** start of SUPPLIED DATA **

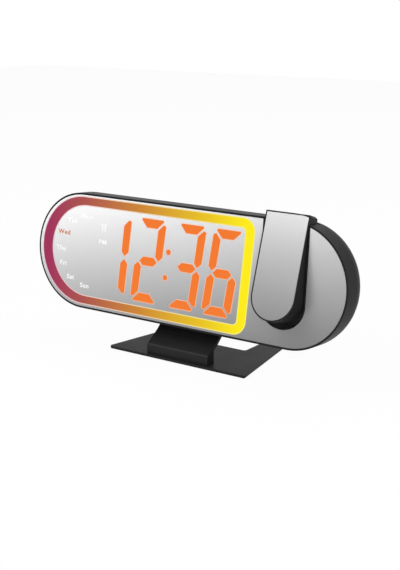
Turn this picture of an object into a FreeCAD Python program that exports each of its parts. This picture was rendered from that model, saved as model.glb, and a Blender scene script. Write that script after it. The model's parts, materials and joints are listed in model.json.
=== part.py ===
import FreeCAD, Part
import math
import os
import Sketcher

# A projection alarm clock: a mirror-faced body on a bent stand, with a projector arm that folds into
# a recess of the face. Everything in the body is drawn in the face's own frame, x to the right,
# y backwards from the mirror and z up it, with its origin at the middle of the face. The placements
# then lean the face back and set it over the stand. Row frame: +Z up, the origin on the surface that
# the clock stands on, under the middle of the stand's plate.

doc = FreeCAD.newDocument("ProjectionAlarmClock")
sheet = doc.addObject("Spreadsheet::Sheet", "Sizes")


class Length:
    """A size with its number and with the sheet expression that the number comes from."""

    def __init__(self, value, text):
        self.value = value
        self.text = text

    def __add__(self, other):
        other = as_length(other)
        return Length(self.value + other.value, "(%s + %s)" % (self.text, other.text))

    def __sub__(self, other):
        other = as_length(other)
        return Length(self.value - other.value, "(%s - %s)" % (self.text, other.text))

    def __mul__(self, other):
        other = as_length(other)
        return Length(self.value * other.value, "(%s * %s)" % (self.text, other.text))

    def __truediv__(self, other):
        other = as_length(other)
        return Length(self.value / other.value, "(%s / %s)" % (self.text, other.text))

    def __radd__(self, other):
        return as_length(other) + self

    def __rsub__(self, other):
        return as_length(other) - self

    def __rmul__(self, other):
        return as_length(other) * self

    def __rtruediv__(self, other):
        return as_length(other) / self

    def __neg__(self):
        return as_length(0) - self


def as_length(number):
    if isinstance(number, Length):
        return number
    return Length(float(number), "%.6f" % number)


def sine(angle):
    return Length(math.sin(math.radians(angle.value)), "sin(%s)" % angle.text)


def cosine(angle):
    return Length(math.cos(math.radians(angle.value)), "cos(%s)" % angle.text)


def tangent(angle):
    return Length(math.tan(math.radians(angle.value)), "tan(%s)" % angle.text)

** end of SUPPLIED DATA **

Output all of the material, please, exactly as it stands.

* **CORRECT ANSWER**
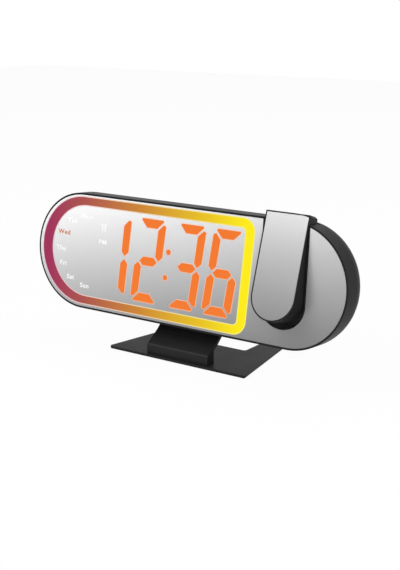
Turn this picture of an object into a FreeCAD Python program that exports each of its parts. This picture was rendered from that model, saved as model.glb, and a Blender scene script. Write that script after it. The model's parts, materials and joints are listed in model.json.
=== part.py ===
import FreeCAD, Part
import math
import os
import Sketcher

# A projection alarm clock: a mirror-faced body on a bent stand, with a projector arm that folds into
# a recess of the face. Everything in the body is drawn in the face's own frame, x to the right,
# y backwards from the mirror and z up it, with its origin at the middle of the face. The placements
# then lean the face back and set it over the stand. Row frame: +Z up, the origin on the surface that
# the clock stands on, under the middle of the stand's plate.

doc = FreeCAD.newDocument("ProjectionAlarmClock")
sheet = doc.addObject("Spreadsheet::Sheet", "Sizes")


class Length:
    """A size with its number and with the sheet expression that the number comes from."""

    def __init__(self, value, text):
        self.value = value
        self.text = text

    def __add__(self, other):
        other = as_length(other)
        return Length(self.value + other.value, "(%s + %s)" % (self.text, other.text))

    def __sub__(self, other):
        other = as_length(other)
        return Length(self.value - other.value, "(%s - %s)" % (self.text, other.text))

    def __mul__(self, other):
        other = as_length(other)
        return Length(self.value * other.value, "(%s * %s)" % (self.text, other.text))

    def __truediv__(self, other):
        other = as_length(other)
        return Length(self.value / other.value, "(%s / %s)" % (self.text, other.text))

    def __radd__(self, other):
        return as_length(other) + self

    def __rsub__(self, other):
        return as_length(other) - self

    def __rmul__(self, other):
        return as_length(other) * self

    def __rtruediv__(self, other):
        return as_length(other) / self

    def __neg__(self):
        return as_length(0) - self


def as_length(number):
    if isinstance(number, Length):
        return number
    return Length(float(number), "%.6f" % number)


def sine(angle):
    return Length(math.sin(math.radians(angle.value)), "sin(%s)" % angle.text)


def cosine(angle):
    return Length(math.cos(math.radians(angle.value)), "cos(%s)" % angle.text)


def tangent(angle):
    return Length(math.tan(math.radians(angle.value)), "tan(%s)" % angle.text)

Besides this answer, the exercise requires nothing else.